== TASK STATEMENT ==
Everything from the first line down to the line containing "and column lines." should be reproduced exactly; please include nothing else.
* BEGIN INFORMATION PROVIDED *
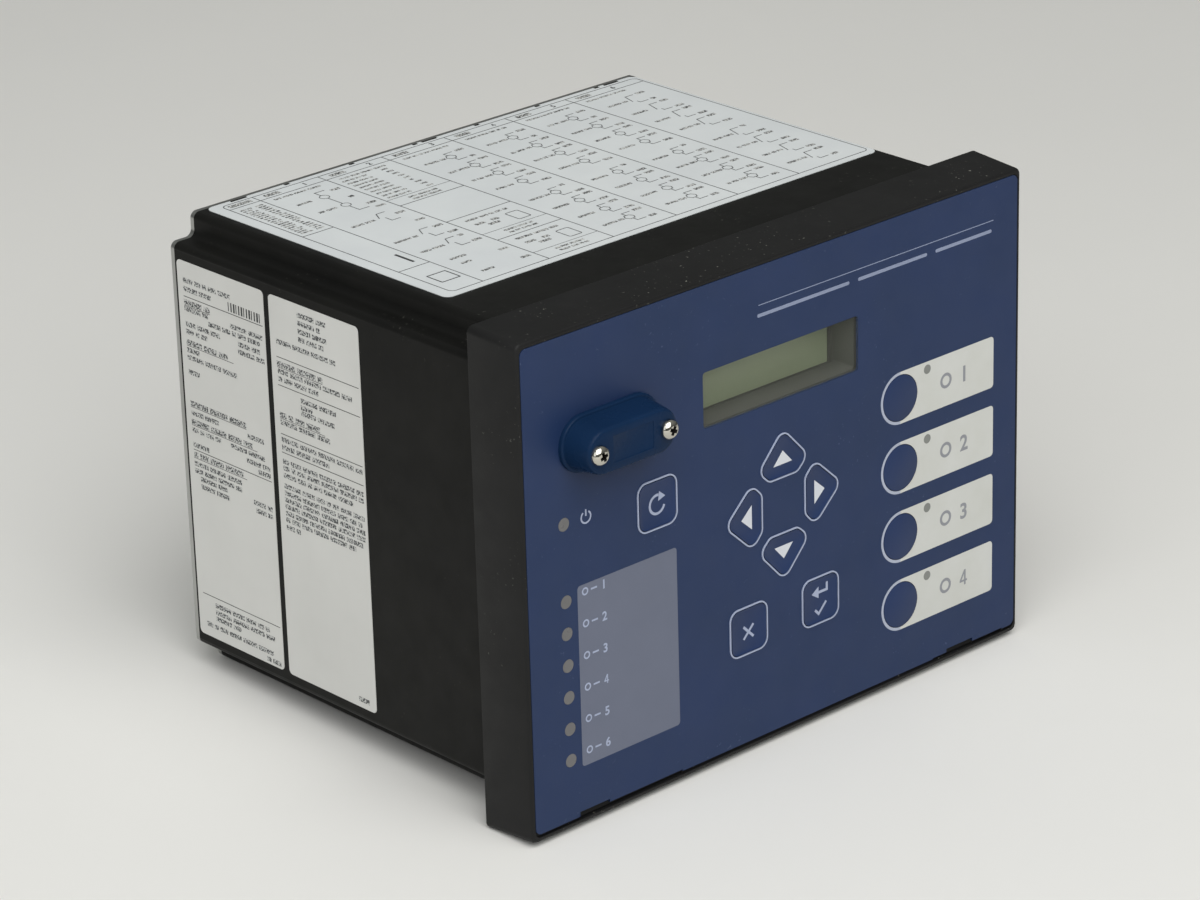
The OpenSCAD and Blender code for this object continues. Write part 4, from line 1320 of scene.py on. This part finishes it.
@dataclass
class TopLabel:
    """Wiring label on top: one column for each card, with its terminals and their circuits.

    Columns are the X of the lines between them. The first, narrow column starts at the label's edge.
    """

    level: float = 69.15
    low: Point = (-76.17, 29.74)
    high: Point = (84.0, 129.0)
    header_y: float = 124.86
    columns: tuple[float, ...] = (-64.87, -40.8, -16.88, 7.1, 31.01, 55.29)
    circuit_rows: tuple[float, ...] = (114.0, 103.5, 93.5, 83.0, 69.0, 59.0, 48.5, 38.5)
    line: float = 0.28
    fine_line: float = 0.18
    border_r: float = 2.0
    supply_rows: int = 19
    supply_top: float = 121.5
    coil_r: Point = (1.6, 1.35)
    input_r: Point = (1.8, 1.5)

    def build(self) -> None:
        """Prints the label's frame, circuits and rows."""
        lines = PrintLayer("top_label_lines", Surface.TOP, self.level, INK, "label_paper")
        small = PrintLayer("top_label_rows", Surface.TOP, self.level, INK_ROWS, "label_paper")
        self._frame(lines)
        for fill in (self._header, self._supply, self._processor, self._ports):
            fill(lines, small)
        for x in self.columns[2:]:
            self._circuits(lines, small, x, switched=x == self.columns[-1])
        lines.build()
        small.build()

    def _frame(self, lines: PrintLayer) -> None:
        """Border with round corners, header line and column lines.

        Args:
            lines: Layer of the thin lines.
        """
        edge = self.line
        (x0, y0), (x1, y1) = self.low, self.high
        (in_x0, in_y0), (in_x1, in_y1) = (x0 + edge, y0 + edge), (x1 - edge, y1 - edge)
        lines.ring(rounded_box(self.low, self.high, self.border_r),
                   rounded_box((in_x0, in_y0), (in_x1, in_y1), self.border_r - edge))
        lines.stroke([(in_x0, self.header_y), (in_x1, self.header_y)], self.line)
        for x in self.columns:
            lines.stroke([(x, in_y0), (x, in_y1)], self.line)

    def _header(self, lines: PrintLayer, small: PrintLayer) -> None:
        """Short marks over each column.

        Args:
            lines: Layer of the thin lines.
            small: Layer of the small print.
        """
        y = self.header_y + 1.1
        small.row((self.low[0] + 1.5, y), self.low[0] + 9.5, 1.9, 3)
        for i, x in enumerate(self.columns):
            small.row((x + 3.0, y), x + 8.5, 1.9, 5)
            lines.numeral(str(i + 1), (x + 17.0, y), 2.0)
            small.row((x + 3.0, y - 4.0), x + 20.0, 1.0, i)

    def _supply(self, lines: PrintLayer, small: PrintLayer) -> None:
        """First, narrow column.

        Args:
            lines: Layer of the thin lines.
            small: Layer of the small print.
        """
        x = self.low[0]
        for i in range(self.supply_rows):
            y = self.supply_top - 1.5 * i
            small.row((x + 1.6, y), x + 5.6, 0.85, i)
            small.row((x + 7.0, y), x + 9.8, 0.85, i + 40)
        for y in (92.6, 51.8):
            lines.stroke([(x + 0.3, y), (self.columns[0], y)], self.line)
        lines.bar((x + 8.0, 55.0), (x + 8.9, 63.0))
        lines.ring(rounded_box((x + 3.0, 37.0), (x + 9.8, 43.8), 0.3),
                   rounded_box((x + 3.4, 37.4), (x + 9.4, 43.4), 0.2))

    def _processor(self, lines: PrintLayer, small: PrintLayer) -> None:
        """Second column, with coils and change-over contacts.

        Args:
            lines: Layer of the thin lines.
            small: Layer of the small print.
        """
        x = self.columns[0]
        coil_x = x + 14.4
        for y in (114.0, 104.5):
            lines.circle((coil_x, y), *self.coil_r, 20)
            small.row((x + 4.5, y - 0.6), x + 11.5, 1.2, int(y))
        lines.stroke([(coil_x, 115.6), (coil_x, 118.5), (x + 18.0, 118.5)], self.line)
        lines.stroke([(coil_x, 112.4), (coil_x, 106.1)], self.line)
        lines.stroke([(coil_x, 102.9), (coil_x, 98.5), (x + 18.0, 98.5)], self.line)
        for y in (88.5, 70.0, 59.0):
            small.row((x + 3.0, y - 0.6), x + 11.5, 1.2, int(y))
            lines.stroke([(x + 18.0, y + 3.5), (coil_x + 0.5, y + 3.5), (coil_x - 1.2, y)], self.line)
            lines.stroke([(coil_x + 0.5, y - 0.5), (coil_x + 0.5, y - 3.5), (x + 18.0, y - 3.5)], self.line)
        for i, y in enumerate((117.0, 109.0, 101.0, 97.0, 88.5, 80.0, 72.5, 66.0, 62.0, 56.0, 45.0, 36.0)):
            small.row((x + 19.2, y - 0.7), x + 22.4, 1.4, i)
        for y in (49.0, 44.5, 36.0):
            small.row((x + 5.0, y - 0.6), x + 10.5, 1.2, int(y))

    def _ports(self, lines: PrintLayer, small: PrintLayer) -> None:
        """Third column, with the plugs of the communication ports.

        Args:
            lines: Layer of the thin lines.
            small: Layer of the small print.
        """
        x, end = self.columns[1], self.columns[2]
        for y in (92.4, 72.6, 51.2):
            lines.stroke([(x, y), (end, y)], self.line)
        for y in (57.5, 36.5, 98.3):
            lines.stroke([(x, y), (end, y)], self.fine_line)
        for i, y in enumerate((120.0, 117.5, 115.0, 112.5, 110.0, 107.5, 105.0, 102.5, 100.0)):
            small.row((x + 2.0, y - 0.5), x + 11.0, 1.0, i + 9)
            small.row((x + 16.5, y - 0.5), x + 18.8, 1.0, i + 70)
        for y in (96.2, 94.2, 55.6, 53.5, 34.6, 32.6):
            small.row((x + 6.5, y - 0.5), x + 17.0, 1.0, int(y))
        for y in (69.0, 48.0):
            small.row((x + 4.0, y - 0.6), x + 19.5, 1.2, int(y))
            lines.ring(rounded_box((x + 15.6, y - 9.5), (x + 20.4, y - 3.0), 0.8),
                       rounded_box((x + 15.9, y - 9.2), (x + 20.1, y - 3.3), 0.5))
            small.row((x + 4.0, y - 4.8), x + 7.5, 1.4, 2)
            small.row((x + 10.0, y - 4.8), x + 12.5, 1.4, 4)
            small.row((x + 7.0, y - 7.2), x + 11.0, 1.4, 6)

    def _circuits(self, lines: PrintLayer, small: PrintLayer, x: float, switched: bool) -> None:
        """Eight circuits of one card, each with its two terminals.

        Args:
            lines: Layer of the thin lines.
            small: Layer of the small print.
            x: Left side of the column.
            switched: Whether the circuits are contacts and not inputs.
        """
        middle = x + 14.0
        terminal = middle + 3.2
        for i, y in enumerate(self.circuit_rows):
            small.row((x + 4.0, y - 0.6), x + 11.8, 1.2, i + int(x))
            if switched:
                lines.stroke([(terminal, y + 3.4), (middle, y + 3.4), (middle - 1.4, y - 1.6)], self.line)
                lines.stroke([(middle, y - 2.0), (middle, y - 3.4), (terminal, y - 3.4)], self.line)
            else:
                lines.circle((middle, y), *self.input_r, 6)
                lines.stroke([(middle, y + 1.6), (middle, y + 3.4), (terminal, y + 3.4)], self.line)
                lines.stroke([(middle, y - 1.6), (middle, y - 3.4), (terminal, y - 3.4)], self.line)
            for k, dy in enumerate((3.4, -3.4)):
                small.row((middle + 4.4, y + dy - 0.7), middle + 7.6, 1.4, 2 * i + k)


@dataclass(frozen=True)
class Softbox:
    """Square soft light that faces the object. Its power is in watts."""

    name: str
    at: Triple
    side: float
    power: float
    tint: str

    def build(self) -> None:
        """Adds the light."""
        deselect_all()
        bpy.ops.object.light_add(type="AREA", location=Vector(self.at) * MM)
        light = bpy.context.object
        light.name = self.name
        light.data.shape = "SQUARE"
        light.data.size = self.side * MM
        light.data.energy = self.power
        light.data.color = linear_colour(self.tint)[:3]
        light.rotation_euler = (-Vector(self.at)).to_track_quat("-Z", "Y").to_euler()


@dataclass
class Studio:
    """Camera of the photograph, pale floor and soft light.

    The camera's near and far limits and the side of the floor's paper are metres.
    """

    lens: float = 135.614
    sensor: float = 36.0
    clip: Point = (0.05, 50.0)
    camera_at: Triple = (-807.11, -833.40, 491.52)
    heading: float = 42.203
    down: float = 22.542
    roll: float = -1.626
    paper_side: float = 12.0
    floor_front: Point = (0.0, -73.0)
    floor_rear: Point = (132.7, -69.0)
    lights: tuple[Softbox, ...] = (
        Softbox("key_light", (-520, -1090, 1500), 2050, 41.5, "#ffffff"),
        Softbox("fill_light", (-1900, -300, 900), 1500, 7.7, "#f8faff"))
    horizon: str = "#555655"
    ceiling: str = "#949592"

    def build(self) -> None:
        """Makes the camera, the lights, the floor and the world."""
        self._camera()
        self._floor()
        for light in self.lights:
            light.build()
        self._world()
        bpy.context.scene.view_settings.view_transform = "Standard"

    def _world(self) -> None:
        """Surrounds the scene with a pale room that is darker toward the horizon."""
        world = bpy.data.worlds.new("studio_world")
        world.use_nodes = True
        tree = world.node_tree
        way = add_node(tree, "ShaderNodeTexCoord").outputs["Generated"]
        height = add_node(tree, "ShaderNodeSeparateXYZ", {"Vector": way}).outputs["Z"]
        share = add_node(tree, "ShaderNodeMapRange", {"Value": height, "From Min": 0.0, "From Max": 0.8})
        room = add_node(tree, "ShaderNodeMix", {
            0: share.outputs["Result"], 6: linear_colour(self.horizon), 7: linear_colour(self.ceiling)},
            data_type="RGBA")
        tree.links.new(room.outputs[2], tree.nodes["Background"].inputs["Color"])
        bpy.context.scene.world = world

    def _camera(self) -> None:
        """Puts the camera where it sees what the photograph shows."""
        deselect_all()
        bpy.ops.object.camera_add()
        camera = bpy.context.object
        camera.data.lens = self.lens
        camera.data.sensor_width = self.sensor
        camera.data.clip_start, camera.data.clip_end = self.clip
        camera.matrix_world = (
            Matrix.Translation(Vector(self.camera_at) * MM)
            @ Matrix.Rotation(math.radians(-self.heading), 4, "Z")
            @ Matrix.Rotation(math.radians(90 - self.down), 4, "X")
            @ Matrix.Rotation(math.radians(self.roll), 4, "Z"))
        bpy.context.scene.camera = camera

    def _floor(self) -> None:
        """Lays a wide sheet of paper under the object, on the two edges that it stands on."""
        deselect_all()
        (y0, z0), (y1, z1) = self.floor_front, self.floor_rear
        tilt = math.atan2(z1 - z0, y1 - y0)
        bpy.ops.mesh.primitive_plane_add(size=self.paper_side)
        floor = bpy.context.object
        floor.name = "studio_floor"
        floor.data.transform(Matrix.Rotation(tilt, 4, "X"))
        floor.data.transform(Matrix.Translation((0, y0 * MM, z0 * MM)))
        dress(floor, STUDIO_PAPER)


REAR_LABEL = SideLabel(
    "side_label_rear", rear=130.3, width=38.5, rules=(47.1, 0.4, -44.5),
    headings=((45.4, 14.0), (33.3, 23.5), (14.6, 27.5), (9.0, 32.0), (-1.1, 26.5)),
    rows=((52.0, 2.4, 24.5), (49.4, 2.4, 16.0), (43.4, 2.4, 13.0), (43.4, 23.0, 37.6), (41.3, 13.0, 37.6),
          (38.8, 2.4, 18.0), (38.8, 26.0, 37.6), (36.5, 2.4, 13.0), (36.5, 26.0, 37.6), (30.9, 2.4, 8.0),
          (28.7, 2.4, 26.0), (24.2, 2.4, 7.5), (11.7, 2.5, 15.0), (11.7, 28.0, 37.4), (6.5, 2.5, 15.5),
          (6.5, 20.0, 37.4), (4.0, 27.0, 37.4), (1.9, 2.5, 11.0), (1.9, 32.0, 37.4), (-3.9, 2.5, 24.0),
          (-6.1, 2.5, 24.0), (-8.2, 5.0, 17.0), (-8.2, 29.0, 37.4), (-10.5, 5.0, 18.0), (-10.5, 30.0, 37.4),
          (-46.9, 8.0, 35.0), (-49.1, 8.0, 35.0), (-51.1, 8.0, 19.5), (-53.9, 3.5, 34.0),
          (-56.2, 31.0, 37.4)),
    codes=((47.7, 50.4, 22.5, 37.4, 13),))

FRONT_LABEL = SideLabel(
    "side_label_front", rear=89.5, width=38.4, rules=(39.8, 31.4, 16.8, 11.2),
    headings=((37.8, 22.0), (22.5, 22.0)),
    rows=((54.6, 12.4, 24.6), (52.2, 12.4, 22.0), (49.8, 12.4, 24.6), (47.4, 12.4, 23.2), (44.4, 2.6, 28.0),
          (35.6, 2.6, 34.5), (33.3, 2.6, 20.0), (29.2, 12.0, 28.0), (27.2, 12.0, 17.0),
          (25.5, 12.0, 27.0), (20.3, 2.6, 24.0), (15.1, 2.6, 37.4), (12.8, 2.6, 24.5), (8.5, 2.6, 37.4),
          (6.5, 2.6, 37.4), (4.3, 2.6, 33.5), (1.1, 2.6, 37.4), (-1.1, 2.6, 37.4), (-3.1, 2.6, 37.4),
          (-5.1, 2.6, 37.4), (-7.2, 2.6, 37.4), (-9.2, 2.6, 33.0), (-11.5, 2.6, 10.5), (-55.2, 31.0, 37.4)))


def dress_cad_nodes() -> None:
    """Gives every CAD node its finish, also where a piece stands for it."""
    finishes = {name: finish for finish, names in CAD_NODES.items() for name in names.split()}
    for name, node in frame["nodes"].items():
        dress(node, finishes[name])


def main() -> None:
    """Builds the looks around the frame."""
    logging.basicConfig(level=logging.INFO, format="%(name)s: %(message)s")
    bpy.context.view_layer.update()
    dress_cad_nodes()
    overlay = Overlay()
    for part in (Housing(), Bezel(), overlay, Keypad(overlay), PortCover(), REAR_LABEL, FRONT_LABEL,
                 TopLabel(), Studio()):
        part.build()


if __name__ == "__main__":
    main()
* END INFORMATION PROVIDED *
== CORRECT OUTPUT ==
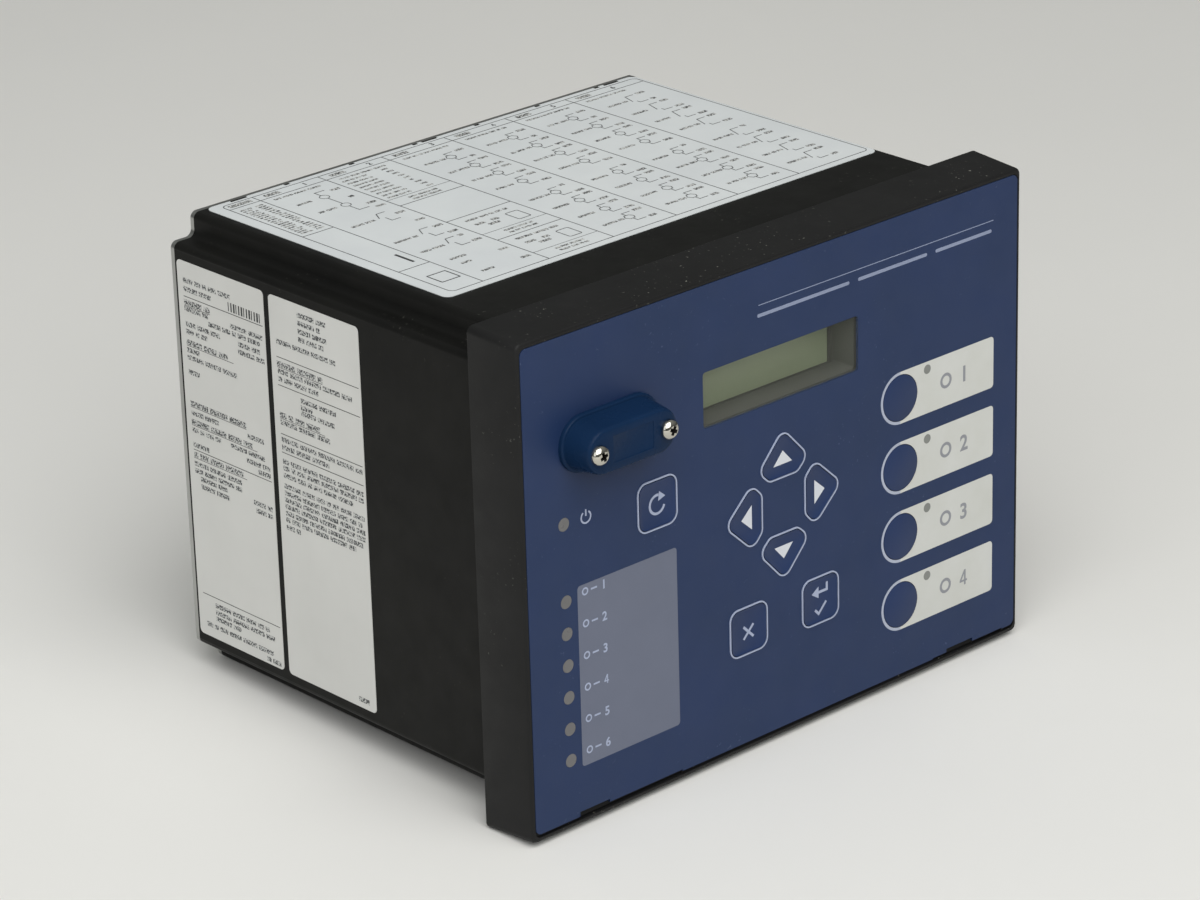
The OpenSCAD and Blender code for this object continues. Write part 4, from line 1320 of scene.py on. This part finishes it.
@dataclass
class TopLabel:
    """Wiring label on top: one column for each card, with its terminals and their circuits.

    Columns are the X of the lines between them. The first, narrow column starts at the label's edge.
    """

    level: float = 69.15
    low: Point = (-76.17, 29.74)
    high: Point = (84.0, 129.0)
    header_y: float = 124.86
    columns: tuple[float, ...] = (-64.87, -40.8, -16.88, 7.1, 31.01, 55.29)
    circuit_rows: tuple[float, ...] = (114.0, 103.5, 93.5, 83.0, 69.0, 59.0, 48.5, 38.5)
    line: float = 0.28
    fine_line: float = 0.18
    border_r: float = 2.0
    supply_rows: int = 19
    supply_top: float = 121.5
    coil_r: Point = (1.6, 1.35)
    input_r: Point = (1.8, 1.5)

    def build(self) -> None:
        """Prints the label's frame, circuits and rows."""
        lines = PrintLayer("top_label_lines", Surface.TOP, self.level, INK, "label_paper")
        small = PrintLayer("top_label_rows", Surface.TOP, self.level, INK_ROWS, "label_paper")
        self._frame(lines)
        for fill in (self._header, self._supply, self._processor, self._ports):
            fill(lines, small)
        for x in self.columns[2:]:
            self._circuits(lines, small, x, switched=x == self.columns[-1])
        lines.build()
        small.build()

    def _frame(self, lines: PrintLayer) -> None:
        """Border with round corners, header line and column lines.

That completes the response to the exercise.